Another was about a student whose father was a pensioner who relies on RM 400 a month to raise a family of 7. One could not help to ponder what kind of life do they lead, what kind of shelter do they live in, what kind of food do they consume... questions that stabed and ached my heart.

These are a few of the many stories of families who had to endure such tribulations and hardships. After all this while, i though stories like theirs are only plots in soap dramas on the television. But these are true life accounts, real-life conditions which these families had to endure, but sadly go unnotice. I was fortunate enough to be born in a family which is able to provide more than my essentials. How would they have survived with that small amount of money in this very hard times.

How can i eat with ease when they are people out there who can't afford a decent meal and their staple food are just tubers and rice donated to them?
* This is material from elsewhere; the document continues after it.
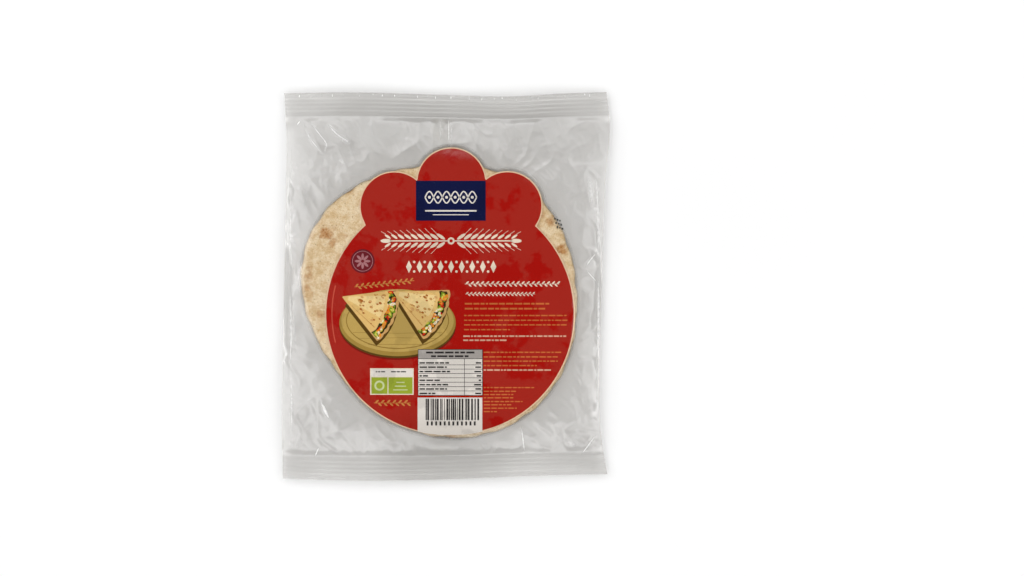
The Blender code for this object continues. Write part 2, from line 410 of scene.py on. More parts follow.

How can i wear the many clothes i have when there are people out there whose clothes are all torn and worn out by time and dirt?

How can i enjoy the comfort of my home when there are families who had to call a crammed one-room hut as their home?

It just kills me.......

Wednesday, September 2, 2009

Tarawikh

Scrumptous, spicy, negeri sembilan food served with sugary desserts have always greeted my family on my mother's side at least once every Ramadhan. It has been a tradition for us to have this family-get-togethe-cum-iftar where most of my family members will assemble at my Mak Teh's house to break fast and have Tarawikh together. It's kind the once-every-year thingy, like raya where the whole family will convene in a fiesta of gastronomical festicvities. It was supposed to be those normal gathering that we had every year, but somehow, it turned out to be one which has surely left a huge mark not just in my 20 years of life, but it would be my realization to a turning point which starts to unravel in the coming days of my life.
My family was somehow appointed to 'foresee' the planning and the invitation of the event, though it was held in Damansara. Pak Lang and Pak Ngah, with their pious exterior and interior, have always been asked to lead thefamily's tarawikh. Unfortunately, my Pak Lang was in Mecca performing his umrah. My mom thought it would be nice if the 3rd generation would take the lead as the imam. So, she chosed me. I don't have any problem with it all, though my Ayat Lazim and Baqarah needed some brushing up to do. No piggy for me at all.
That night, i took lead of the congregation, reciting what's left of the memorized Al-Baqarah inside my head. I've done it a couple of times, so it was something that send shiver down my spines. A few glitches here and there, but alhamdullillah, everything went well and we completed the 8 rakaat of tarawikh and 3 rakaats of witir. It's those normal solat jemaah, and nothing fancy bout it. However, as the male line dissolved, what i saw completely shocked me. One of my aunties was emotionally crying, and i could see pools of tears formed in the water-glistened eyes if my grandma and my aunties. Was i that bad? i thought. Somehow, grandma extended her hands, waving it at me, asking me to appraoch her. She opened her arms and i could feel the warmth of a grandmother's love towards her grandson as she hugged me thighly. I could feel warm-tears slowly flowed down my neck, and she said to me "Inilah hadiah terbaik yang wan boleh dapat". One of my aunty held my hand and she hoped that this must not stop here. A wavering surge of my family's hope and aspiration gushed into the the my very veins, and from there, it came to me.
I have always thought that the only way i could prove myself worthy of my family's love is through worldly, tangible achievements. This axiom has fueled my never-ending thirst for victories, accomplishments, and glory. A tradition of excellence has slowly and gradually established in the pressure of proving myself to my family. But after that night, after i felt the comforting warmth of my grandma's hugs, the family's hope and aspiration from my aunties, i realized that what i have achieved after all this while came second. From what i see, what matters the most to them is to see the generation under them, and the coming generations, could sustain themselves not just physically, but spiritually as well. They want us to be righteous in mind and heart, where actions and decisions are made based on values engraved in the pages of the Quran and Sunnah. They know, without a shadow of doubt, that we are capable of gathering wealth and richess of the world, but it won't mean a cent if we are poor in heart and love. And i believe the same idea is shared by other families as well.
I am no cleric, and i have made a few mistakes of my own, but life is all about growing and learning, and indeed i have learned something new today.